> **What you are asked to do**:
List each line of the data that holds the string "this", please.

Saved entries

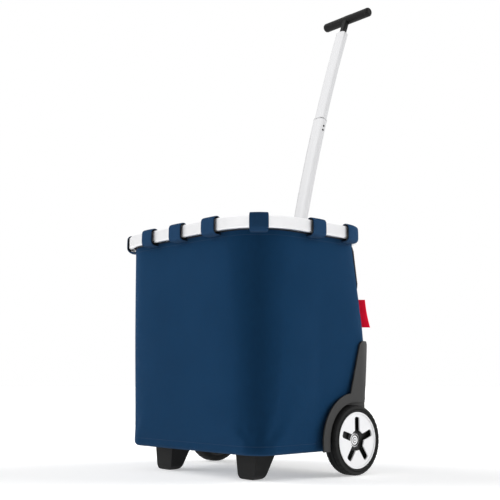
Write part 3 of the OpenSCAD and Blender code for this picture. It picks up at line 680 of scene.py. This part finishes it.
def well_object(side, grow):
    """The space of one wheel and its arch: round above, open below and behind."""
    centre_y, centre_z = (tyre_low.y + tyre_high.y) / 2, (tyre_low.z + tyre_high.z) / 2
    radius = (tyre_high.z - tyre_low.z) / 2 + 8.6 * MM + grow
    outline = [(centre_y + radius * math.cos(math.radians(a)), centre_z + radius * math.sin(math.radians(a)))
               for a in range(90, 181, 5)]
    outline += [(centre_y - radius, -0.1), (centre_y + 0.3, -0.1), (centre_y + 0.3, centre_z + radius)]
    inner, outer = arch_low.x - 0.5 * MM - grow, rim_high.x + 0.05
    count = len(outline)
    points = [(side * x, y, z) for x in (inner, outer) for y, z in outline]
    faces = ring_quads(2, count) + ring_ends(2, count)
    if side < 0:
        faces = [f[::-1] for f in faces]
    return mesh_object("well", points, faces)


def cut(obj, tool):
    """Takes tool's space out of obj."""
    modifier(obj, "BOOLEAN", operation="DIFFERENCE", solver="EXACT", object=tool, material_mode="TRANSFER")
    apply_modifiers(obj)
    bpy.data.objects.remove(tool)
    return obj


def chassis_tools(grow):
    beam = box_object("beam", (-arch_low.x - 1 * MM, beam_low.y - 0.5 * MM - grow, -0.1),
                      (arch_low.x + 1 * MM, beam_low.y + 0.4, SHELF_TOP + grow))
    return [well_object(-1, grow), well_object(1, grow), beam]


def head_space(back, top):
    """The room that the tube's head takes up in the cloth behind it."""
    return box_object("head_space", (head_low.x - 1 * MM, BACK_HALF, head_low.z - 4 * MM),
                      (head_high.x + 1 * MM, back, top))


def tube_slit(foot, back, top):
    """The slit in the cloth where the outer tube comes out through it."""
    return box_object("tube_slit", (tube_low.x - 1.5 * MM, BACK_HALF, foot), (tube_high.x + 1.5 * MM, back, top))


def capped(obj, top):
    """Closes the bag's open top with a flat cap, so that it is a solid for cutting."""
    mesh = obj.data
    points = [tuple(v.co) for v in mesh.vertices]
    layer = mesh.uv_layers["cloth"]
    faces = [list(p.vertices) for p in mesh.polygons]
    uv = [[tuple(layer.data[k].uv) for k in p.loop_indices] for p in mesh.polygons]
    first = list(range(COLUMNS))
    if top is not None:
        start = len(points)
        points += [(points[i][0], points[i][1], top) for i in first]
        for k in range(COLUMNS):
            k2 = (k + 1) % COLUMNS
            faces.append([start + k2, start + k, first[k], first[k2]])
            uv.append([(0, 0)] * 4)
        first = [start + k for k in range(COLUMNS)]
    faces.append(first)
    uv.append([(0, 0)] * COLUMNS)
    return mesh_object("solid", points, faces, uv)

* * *

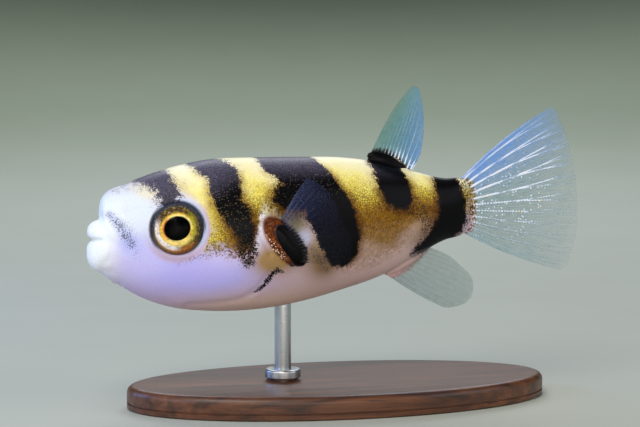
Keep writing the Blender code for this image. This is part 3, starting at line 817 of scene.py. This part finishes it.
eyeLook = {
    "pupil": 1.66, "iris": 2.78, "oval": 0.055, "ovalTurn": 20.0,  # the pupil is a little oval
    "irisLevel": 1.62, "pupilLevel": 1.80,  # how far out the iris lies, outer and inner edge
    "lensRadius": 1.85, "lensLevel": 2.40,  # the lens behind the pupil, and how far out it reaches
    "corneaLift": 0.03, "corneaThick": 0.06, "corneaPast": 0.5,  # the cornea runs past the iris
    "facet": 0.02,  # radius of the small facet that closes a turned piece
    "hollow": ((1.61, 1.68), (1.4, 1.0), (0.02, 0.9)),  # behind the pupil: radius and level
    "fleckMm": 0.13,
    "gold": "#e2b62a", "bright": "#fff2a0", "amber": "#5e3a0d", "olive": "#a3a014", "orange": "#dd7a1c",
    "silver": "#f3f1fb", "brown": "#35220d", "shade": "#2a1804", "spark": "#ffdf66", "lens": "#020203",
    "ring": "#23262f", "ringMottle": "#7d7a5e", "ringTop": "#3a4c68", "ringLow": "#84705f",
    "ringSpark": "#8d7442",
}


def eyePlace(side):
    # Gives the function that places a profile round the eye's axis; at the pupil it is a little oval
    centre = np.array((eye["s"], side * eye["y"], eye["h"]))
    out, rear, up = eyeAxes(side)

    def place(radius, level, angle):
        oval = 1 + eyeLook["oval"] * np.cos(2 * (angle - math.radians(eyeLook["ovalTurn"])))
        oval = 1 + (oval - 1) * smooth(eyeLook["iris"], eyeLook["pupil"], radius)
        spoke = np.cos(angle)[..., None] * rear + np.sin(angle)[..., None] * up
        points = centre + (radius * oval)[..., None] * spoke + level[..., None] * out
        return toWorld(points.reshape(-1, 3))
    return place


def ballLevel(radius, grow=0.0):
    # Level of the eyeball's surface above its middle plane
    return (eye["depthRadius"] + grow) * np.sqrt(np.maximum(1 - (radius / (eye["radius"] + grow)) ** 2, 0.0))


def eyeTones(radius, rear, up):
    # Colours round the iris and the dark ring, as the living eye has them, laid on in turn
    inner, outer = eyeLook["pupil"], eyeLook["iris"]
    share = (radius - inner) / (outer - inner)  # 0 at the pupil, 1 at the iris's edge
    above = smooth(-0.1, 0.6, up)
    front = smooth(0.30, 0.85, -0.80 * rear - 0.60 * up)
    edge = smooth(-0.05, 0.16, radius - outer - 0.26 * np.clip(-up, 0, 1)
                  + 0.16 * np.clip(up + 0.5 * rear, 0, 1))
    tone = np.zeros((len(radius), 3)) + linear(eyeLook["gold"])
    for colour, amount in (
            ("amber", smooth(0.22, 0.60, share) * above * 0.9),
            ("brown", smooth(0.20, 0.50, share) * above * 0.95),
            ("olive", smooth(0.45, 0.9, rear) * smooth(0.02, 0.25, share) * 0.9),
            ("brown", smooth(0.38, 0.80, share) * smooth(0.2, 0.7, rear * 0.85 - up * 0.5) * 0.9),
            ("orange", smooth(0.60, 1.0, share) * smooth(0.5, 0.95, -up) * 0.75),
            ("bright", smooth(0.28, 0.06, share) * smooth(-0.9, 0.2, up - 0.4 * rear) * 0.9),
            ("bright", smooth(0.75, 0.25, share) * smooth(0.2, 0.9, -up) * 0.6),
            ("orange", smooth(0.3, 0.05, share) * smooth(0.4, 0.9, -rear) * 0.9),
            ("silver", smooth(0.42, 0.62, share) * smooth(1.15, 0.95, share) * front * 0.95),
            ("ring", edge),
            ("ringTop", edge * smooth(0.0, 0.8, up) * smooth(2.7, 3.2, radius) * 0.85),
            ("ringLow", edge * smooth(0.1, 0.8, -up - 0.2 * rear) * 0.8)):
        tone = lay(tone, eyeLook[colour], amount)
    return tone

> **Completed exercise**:
Write part 3 of the OpenSCAD and Blender code for this picture. It picks up at line 680 of scene.py. This part finishes it.
Keep writing the Blender code for this image. This is part 3, starting at line 817 of scene.py. This part finishes it.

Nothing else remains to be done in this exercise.